If your SFT and reward checkpoints live on Drive (as in `RHRL_PPO.ipynb`), mount it first. Skip this step if the checkpoints are accessible locally.



In [None]:
from google.colab import drive
drive.mount("/content/drive")



## 2. Clone the repository

If you forked the project, replace the URL below with your fork (e.g. `https://github.com/<username>/ppo_from_scratch.git`).



In [None]:
!git clone https://github.com/nagaraju-chitluru/ppo_from_scratch.git
%cd ppo_from_scratch



## 3. Install math extras

Install the math PPO dependencies bundled with the repository. Restart the runtime if Colab prompts you.



In [None]:
# Install repository in editable mode without dependencies, then manually install math extras
%pip install -q --no-deps -e .
%pip install -q \
    "numpy==1.26.4" \
    "transformers==4.44.2" \
    "trl==0.9.6" \
    "accelerate==0.33.0" \
    "datasets==2.19.1" \
    "sentencepiece" \
    "sympy==1.12" \
    "peft==0.14.0"



## 4. Configure checkpoint paths

Update the YAML with your SFT policy and reward model directories.

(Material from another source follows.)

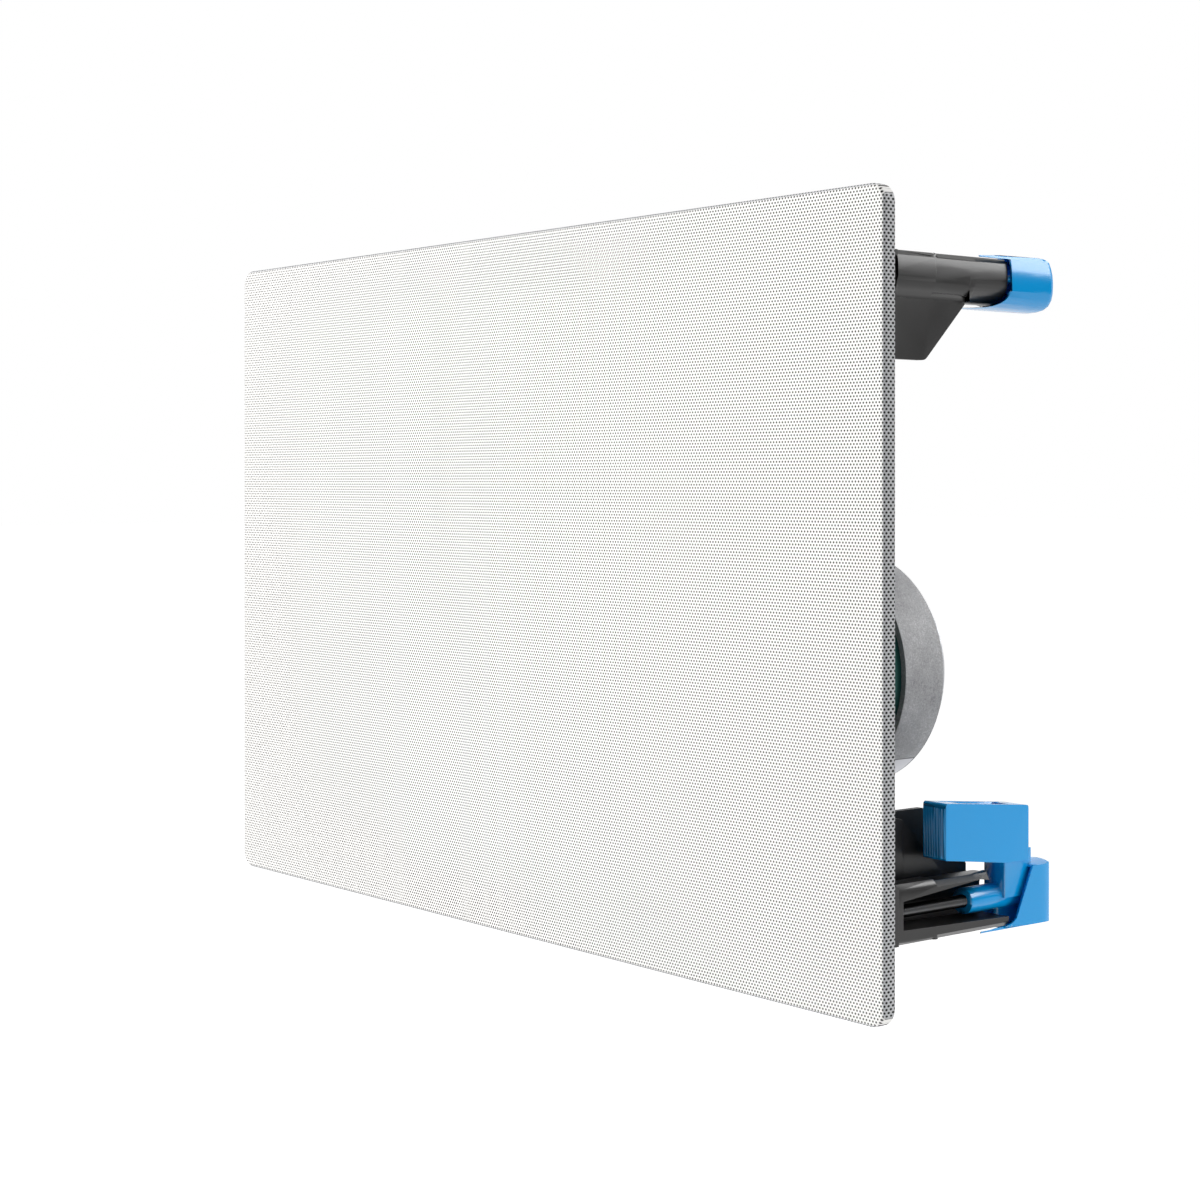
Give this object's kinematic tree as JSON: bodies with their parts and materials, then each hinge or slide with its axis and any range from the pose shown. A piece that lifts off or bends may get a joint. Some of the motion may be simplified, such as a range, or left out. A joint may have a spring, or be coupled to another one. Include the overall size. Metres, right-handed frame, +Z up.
{
  "type": "in wall speaker",
  "caption": "Landscape in-wall loudspeaker: perforated grille on a flanged frame, woofers either side of a raised tweeter, rear swing-out clamps.",
  "frame": {"origin": "middle of the flange, on the rear face that lies against the wall", "axes": "+X along the long side, +Y into the wall, +Z up"},
  "size_m": [0.372, 0.0892, 0.25],
  "materials": {
    "grille_paint": "matte white powder coat",
    "cloth": "black open cloth",
    "nickel": "nickel plated",
    "frame_plastic": "moulded black, fine texture",
    "clamp_plastic": "semi-gloss blue",
    "black_steel": "black oxide",
    "zinc_steel": "zinc plated",
    "basket_paint": "satin black",
    "rubber": "matte",
    "paper": "coated pulp, dark grey",
    "cap_rubber": "matte",
    "copper": "lacquered copper wire",
    "spider_cloth": "resin treated cloth",
    "green_plate": "dark green passivated",
    "ferrite": "sintered, matte grey",
    "tag_board": "phenolic board with tinned tags",
    "tweeter_plastic": "fine texture",
    "dome_cloth": "coated silk",
    "board_green": "solder mask",
    "film_yellow": "wrapped film",
    "can_blue": "shrink sleeve",
    "ceramic_white": "unglazed",
    "block_plastic": "moulded",
    "button_red": "moulded",
    "button_black": "moulded",
    "lead_red": "PVC insulation",
    "lead_black": "PVC insulation"
  },
  "bodies": {
    "frame_and_drivers": {"grille": "grille_paint", "grille_cloth": "cloth", "grille_magnets": "nickel", "frame_flange": "frame_plastic", "frame": "frame_plastic", "clamp_towers": "frame_plastic", "woofer_basket_r": "basket_paint", "woofer_surround_r": "rubber", "spider_r": "spider_cloth", "front_plate_r": "green_plate", "ring_magnet_r": "ferrite", "back_plate_r": "zinc_steel", "woofer_screws_r": "black_steel", "woofer_tags_r": "tag_board", "woofer_basket_l": "basket_paint", "woofer_surround_l": "rubber", "spider_l": "spider_cloth", "front_plate_l": "green_plate", "ring_magnet_l": "ferrite", "back_plate_l": "zinc_steel", "woofer_screws_l": "black_steel", "woofer_tags_l": "tag_board", "tweeter_faceplate": "tweeter_plastic", "tweeter_front_plate": "zinc_steel", "tweeter_magnet": "ferrite", "tweeter_back_plate": "zinc_steel", "tweeter_chamber": "tweeter_plastic", "tweeter_tags": "tag_board", "tweeter_screws": "black_steel", "crossover_board": "board_green", "crossover_coils": "copper", "film_capacitors": "film_yellow", "round_capacitors": "can_blue", "resistors": "ceramic_white", "board_screws": "zinc_steel", "terminal_block": "block_plastic", "block_screws": "zinc_steel", "leads_red": "lead_red", "leads_black": "lead_black"},
    "screw_lr": {"clamp_screw_lr": "black_steel", "clamp_ring_lr": "zinc_steel"},
    "arm_lr": {"clamp_arm_lr": "clamp_plastic"},
    "screw_ur": {"clamp_screw_ur": "black_steel", "clamp_ring_ur": "zinc_steel"},
    "arm_ur": {"clamp_arm_ur": "clamp_plastic"},
    "screw_ul": {"clamp_screw_ul": "black_steel", "clamp_ring_ul": "zinc_steel"},
    "arm_ul": {"clamp_arm_ul": "clamp_plastic"},
    "screw_ll": {"clamp_screw_ll": "black_steel", "clamp_ring_ll": "zinc_steel"},
    "arm_ll": {"clamp_arm_ll": "clamp_plastic"},
    "cone_r": {"woofer_cone_r": "paper", "woofer_cap_r": "cap_rubber", "voice_coil_r": "copper"},
    "cone_l": {"woofer_cone_l": "paper", "woofer_cap_l": "cap_rubber", "voice_coil_l": "copper"},
    "dome": {"tweeter_dome": "dome_cloth"},
    "button_red": {"push_button_red": "button_red"},
    "button_black": {"push_button_black": "button_black"}
  },
  "joints": [
    {"name": "screw_turn_lr", "type": "hinge", "parent": "frame_and_drivers", "child": "screw_lr", "pos_m": [0.17, 0.05, -0.095], "axis": [0, 1, 0], "continuous": true},
    {"name": "arm_swing_lr", "type": "hinge", "parent": "frame_and_drivers", "child": "arm_lr", "pos_m": [0.17, 0.05, -0.095], "axis": [0, 1, 0], "range_deg": [0, 90]},
    {"name": "screw_turn_ur", "type": "hinge", "parent": "frame_and_drivers", "child": "screw_ur", "pos_m": [0.1665, 0.05, 0.1008], "axis": [0, 1, 0], "continuous": true},
    {"name": "arm_swing_ur", "type": "hinge", "parent": "frame_and_drivers", "child": "arm_ur", "pos_m": [0.1665, 0.05, 0.1008], "axis": [0, 1, 0], "range_deg": [0, 90]},
    {"name": "screw_turn_ul", "type": "hinge", "parent": "frame_and_drivers", "child": "screw_ul", "pos_m": [-0.17, 0.05, 0.095], "axis": [0, 1, 0], "continuous": true},
    {"name": "arm_swing_ul", "type": "hinge", "parent": "frame_and_drivers", "child": "arm_ul", "pos_m": [-0.17, 0.05, 0.095], "axis": [0, 1, 0], "range_deg": [0, 90]},
    {"name": "screw_turn_ll", "type": "hinge", "parent": "frame_and_drivers", "child": "screw_ll", "pos_m": [-0.1665, 0.05, -0.1008], "axis": [0, 1, 0], "continuous": true},
    {"name": "arm_swing_ll", "type": "hinge", "parent": "frame_and_drivers", "child": "arm_ll", "pos_m": [-0.1665, 0.05, -0.1008], "axis": [0, 1, 0], "range_deg": [0, 90]},
    {"name": "cone_stroke_r", "type": "slide", "parent": "frame_and_drivers", "child": "cone_r", "axis": [0, -1, 0], "range_m": [-0.004, 0.004], "stiffness_N_per_m": 1200, "deforming": ["woofer_surround_r", "spider_r"]},
    {"name": "cone_stroke_l", "type": "slide", "parent": "frame_and_drivers", "child": "cone_l", "axis": [0, -1, 0], "range_m": [-0.004, 0.004], "stiffness_N_per_m": 1200, "deforming": ["woofer_surround_l", "spider_l"]},
    {"name": "dome_stroke", "type": "slide", "parent": "frame_and_drivers", "child": "dome", "axis": [0, -1, 0], "range_m": [-0.00025, 0.00025], "stiffness_N_per_m": 3000},
    {"name": "push_red", "type": "slide", "parent": "frame_and_drivers", "child": "button_red", "axis": [0, -1, 0], "range_m": [0, 0.003], "stiffness_N_per_m": 1500, "springref_m": -0.001},
    {"name": "push_black", "type": "slide", "parent": "frame_and_drivers", "child": "button_black", "axis": [0, -1, 0], "range_m": [0, 0.003], "stiffness_N_per_m": 1500, "springref_m": -0.001}
  ]
}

By default it points to the shared Drive paths used in `RHRL_PPO.ipynb`.



In [None]:
import yaml
from pathlib import Path

config_path = Path("configs/math_default.yaml")
print(config_path.read_text())



## 5. Run math PPO training

This executes the TRL-based PPO loop that samples math prompts, scores responses with the reward model, and updates the policy.



In [None]:
!python trainer/math_train.py --config configs/math_default.yaml



## 6. Inspect artifacts

Training outputs (policy checkpoints, reward traces, evaluation summaries) are written to the directory specified in `training.save_dir`. Adjust batch sizes, `target_kl`, and reward weights in `math_default.yaml` to run longer experiments after verifying the pipeline end to end.